Elephant Peak is a 7938 ft mountain summit located on the border shared by Lincoln and Sanders counties in Montana.

==Description==
Elephant Peak is located 20 mi south of Libby, Montana, in the Cabinet Mountains Wilderness, on land managed by Kaniksu National Forest and Kootenai National Forest. It is set west of the Continental Divide in the Cabinet Mountains which are a subrange of the Rocky Mountains. Elephant Peak ranks as the fourth-highest summit in the Cabinet Mountains, fourth-highest summit in Lincoln County and the fifth-highest in Sanders County. Precipitation runoff from the mountain's east slope drains into Libby Creek which is a tributary of the Kootenai River, whereas the west slope drains into headwaters of East Fork Bull River which is within the Clark Fork River watershed. Topographic relief is significant as the summit rises over 3500 ft above Libby Creek in 1.4 mile (2.25 km) and 3200 ft above Saint Paul Lake in 1.25 mile (2 km). The mountain's toponym was officially adopted in 1923 by the U.S. Board on Geographic Names and the name refers to the appearance of the mountain.

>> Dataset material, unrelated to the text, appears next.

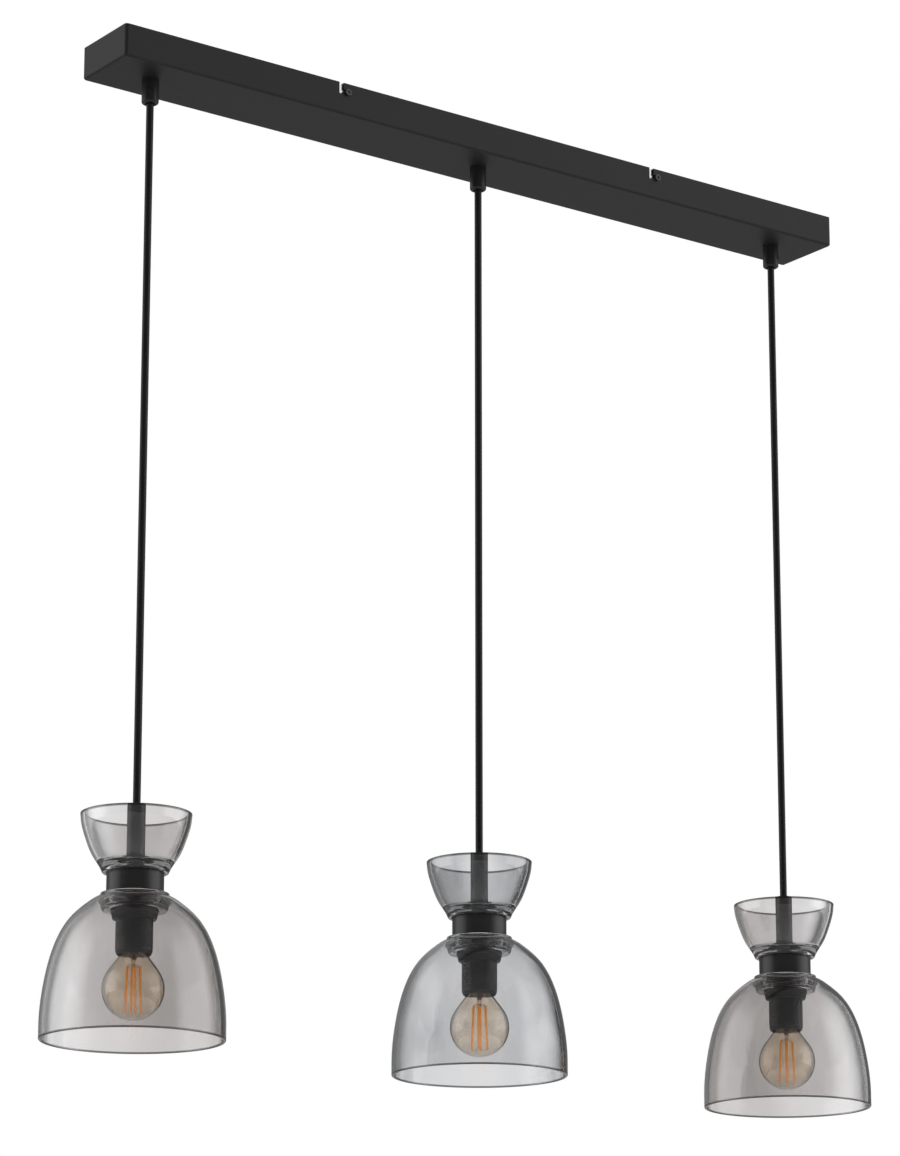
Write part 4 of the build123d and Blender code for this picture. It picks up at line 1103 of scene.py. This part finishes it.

Compare to the photo of Elephant Peak

==Climate==

Based on the Köppen climate classification, Elephant Peak is located in a subarctic climate zone characterized by long, usually very cold winters, and cool to mild summers. Winter temperatures can drop below −10 °F with wind chill factors below −30 °F. This climate supports a small glacier remnant on the north slope of the peak.